**GOAL:**
Repeat every line, exactly, from the very first through the one where "return x.max() if inner_side else x.min()" appears. Add nothing else.

Scripts that build objects:
════════

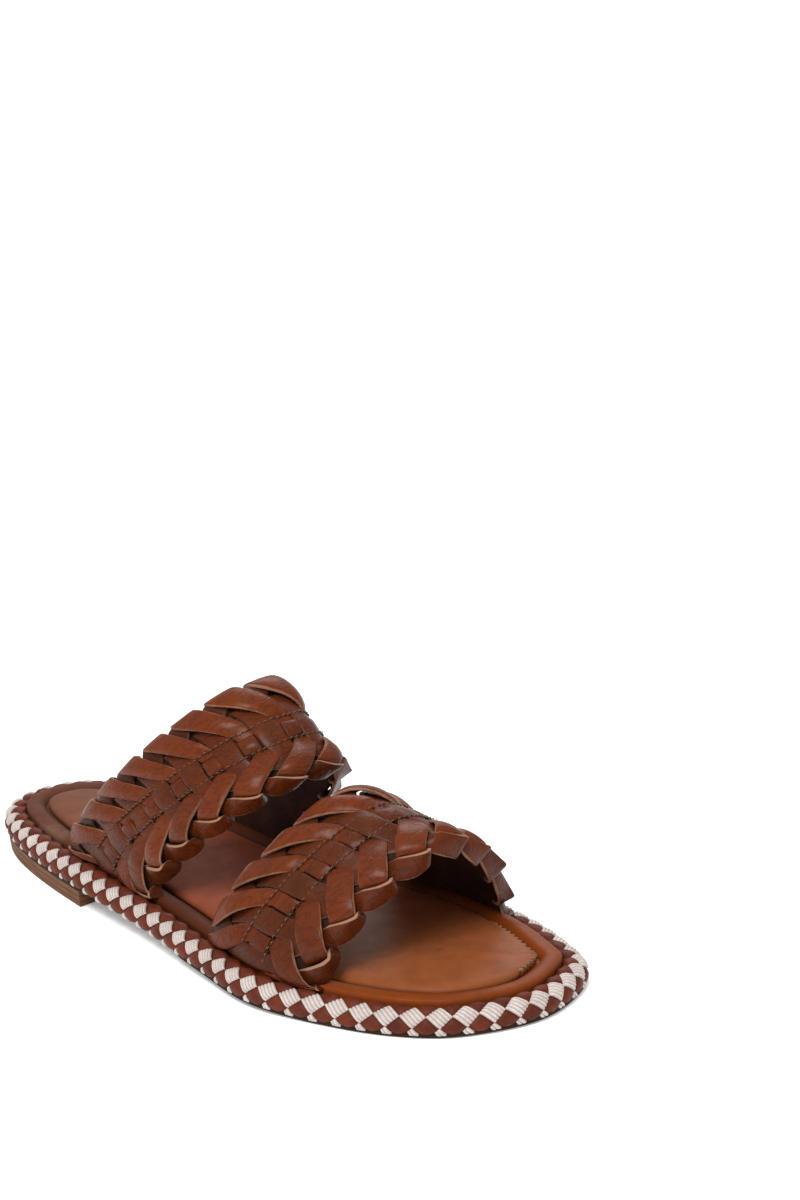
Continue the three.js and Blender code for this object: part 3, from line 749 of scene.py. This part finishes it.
def foot_x(y, inner_side):
    """Where a strap's foot stands across the sole, on the outer or the inner side."""
    ahead = np.roll(FOOT_CURVE, -1, 0)
    cross = (FOOT_CURVE[:, 1] - y) * (ahead[:, 1] - y) <= 0
    a, b = FOOT_CURVE[cross], ahead[cross]
    x = a[:, 0] + (b[:, 0] - a[:, 0]) * (y - a[:, 1]) / (b[:, 1] - a[:, 1])
    return x.max() if inner_side else x.min()


class StrapForm:
    """A strap's middle surface: u runs along it from its top, v across it towards the toe."""

    U_REACH, V_REACH, STEP = 150, 26, 1.0

    def __init__(self, rows, height, shift, powers):
        self.u = np.arange(-self.U_REACH, self.U_REACH + 0.1, self.STEP)
        self.v = np.arange(-self.V_REACH, self.V_REACH + 0.1, self.STEP)
        grid, self.low, self.high = [], [], []
        for v in self.v:
            t = v / (STRAP_WIDTH / 2)
            first, middle, last = (np.array(row) for row in rows)
            foot, share, lean = middle + (last - first) / 2 * t + (last + first - 2 * middle) / 2 * t * t
            arc, low, high = self.arc(foot, share * height, lean, shift, powers)
            grid.append(arc)
            self.low.append(low)
            self.high.append(high)
        self.points = np.stack(grid, 1)
        along = np.gradient(self.points, axis=0)
        over = np.gradient(self.points, axis=1)
        normal = np.cross(over, along)
        self.normals = normal / np.linalg.norm(normal, axis=2, keepdims=True)

    def arc(self, foot, height, lean, shift, powers):
        """One line over the foot, by its length from the top, and where its two feet are."""
        foot_y = along_y(foot)
        left, right = foot_x(foot_y, False), foot_x(foot_y, True)
        apex = (left + right) / 2 + shift
        angle = np.pi * np.linspace(ARC_END, 1 - ARC_END, ARC_POINTS)
        inner = angle > np.pi / 2
        power = 2 / np.where(inner, powers[1], powers[0])
        reach = np.where(inner, right - apex, apex - left)
        up = height * np.abs(np.sin(angle)) ** power
        out = reach * np.abs(np.cos(angle)) ** power
        y = foot_y - lean * up**2 / (up + LEAN_START)
        curve = np.column_stack((apex + np.where(inner, out, -out), y, STRAP_FOOT + up + under(y)))
        down = np.array((0, 0, SLOT_REACH))
        curve = np.vstack((curve[0] - down, curve, curve[-1] - down))
        steps = np.r_[0, np.cumsum(np.linalg.norm(np.diff(curve, axis=0), axis=1))]
        steps -= steps[ARC_POINTS // 2 + 1]
        arc = np.column_stack([np.interp(self.u, steps, curve[:, k]) for k in range(3)])
        return arc, steps[1], steps[-2]

    def foot_level(self, v):
        """The u of both feet."""
        return np.interp(v, self.v, self.low), np.interp(v, self.v, self.high)

    def at(self, u, v, height):
        """Points at a height above the middle surface, in the frame's millimetres."""
        i = np.clip((u + self.U_REACH) / self.STEP, 0, len(self.u) - 1.001)
        j = np.clip((v + self.V_REACH) / self.STEP, 0, len(self.v) - 1.001)
        a, b = np.floor(i).astype(int), np.floor(j).astype(int)
        s, t = (i - a)[..., None], (j - b)[..., None]
        found = []
        for table_of in (self.points, self.normals):
            low = table_of[a, b] * (1 - t) + table_of[a, b + 1] * t
            high = table_of[a + 1, b] * (1 - t) + table_of[a + 1, b + 1] * t
            found.append(low * (1 - s) + high * s)
        return found[0] + found[1] * np.asarray(height)[..., None]

    def woven(self, u, v, height):
        """As at, but pressed flatter where the strap goes down into its slots."""
        low, high = self.foot_level(v)
        u = low + FOOT_GIVE * np.logaddexp(0, (u - low) / FOOT_GIVE)
        u = high - FOOT_GIVE * np.logaddexp(0, (high - u) / FOOT_GIVE)
        near = np.minimum(u - low, high - u)
        press = FOOT_PRESS + (1 - FOOT_PRESS) * np.clip(near / PRESS_LENGTH, 0, 1) ** PRESS_POWER
        return self.at(u, v, STRAP_WALL / 2 + (height - STRAP_WALL / 2) * press)


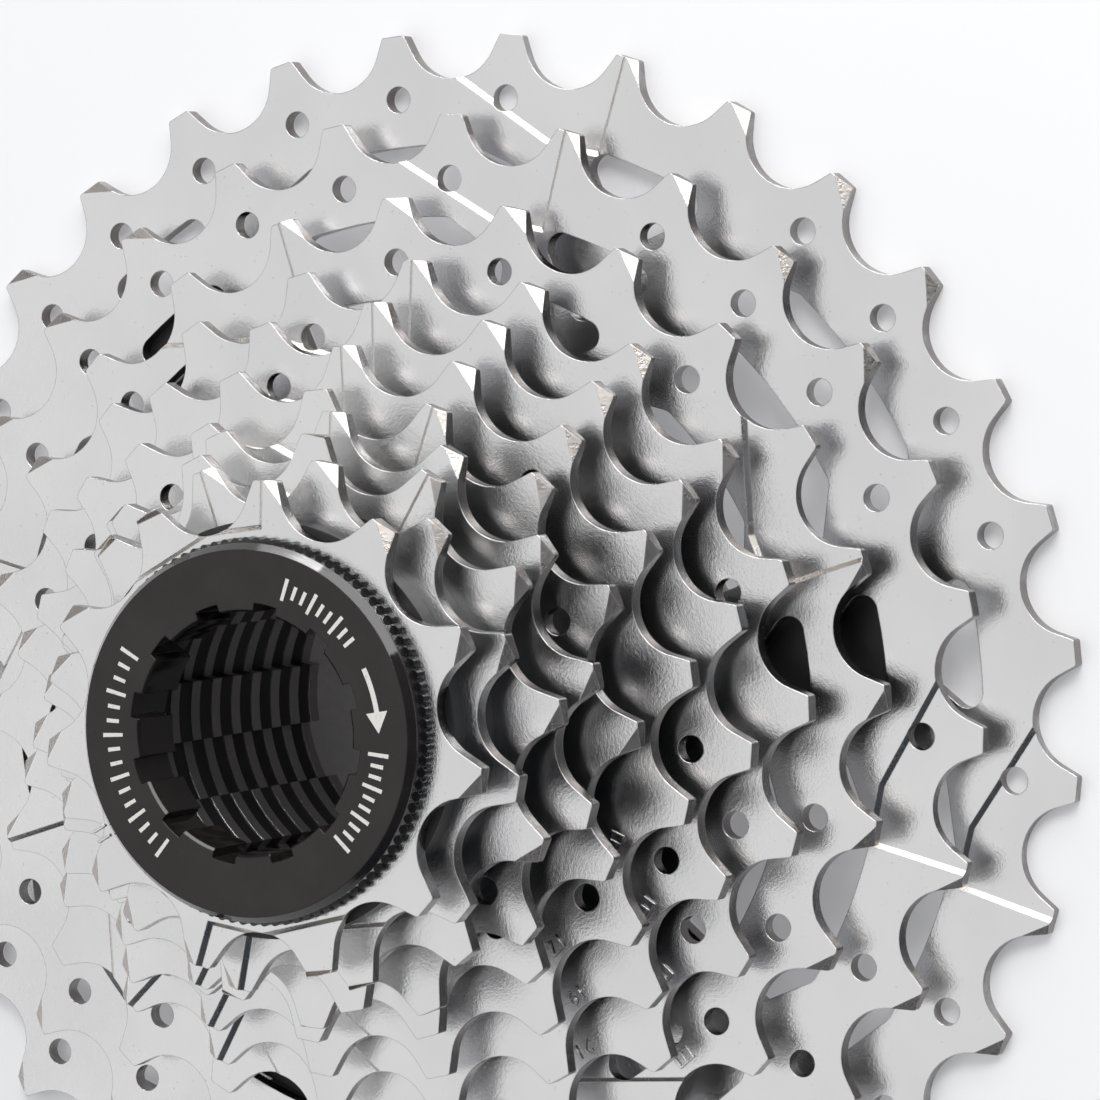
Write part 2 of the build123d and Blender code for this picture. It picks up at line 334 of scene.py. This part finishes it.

════════

**COMPLETED TASK:**
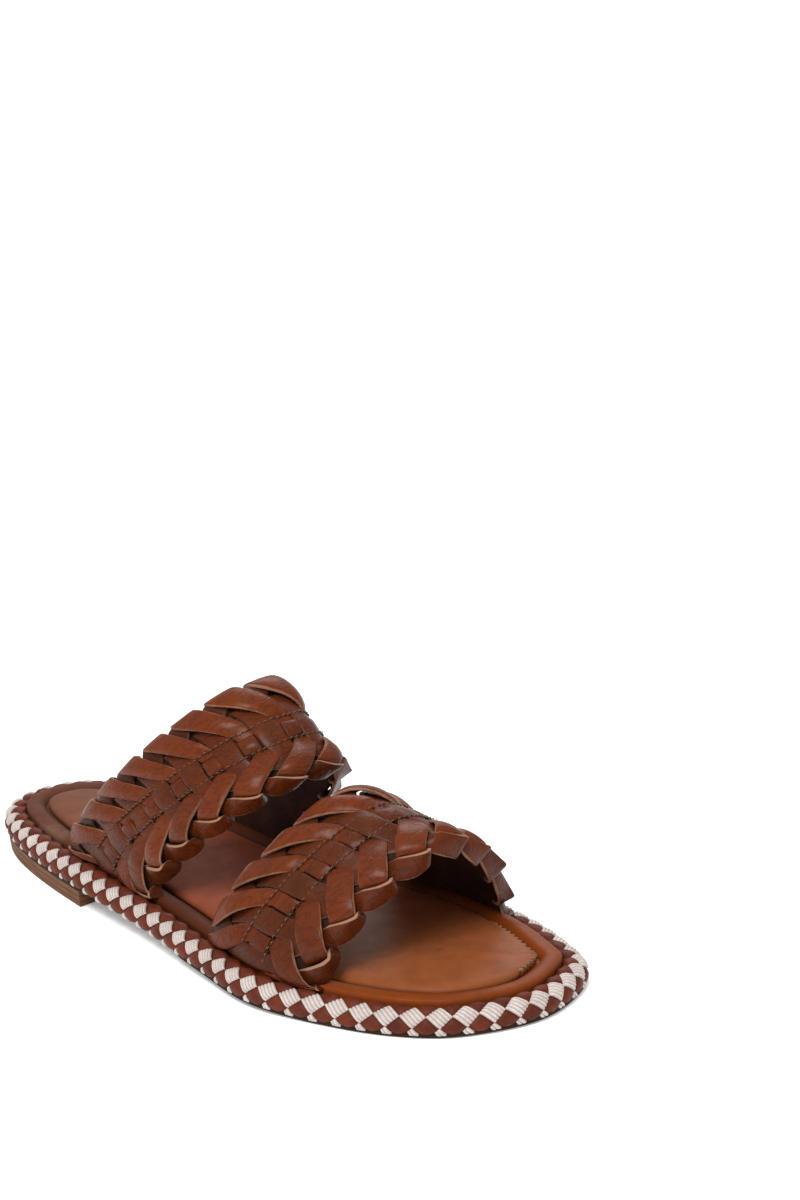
Continue the three.js and Blender code for this object: part 3, from line 749 of scene.py. This part finishes it.
def foot_x(y, inner_side):
    """Where a strap's foot stands across the sole, on the outer or the inner side."""
    ahead = np.roll(FOOT_CURVE, -1, 0)
    cross = (FOOT_CURVE[:, 1] - y) * (ahead[:, 1] - y) <= 0
    a, b = FOOT_CURVE[cross], ahead[cross]
    x = a[:, 0] + (b[:, 0] - a[:, 0]) * (y - a[:, 1]) / (b[:, 1] - a[:, 1])
    return x.max() if inner_side else x.min()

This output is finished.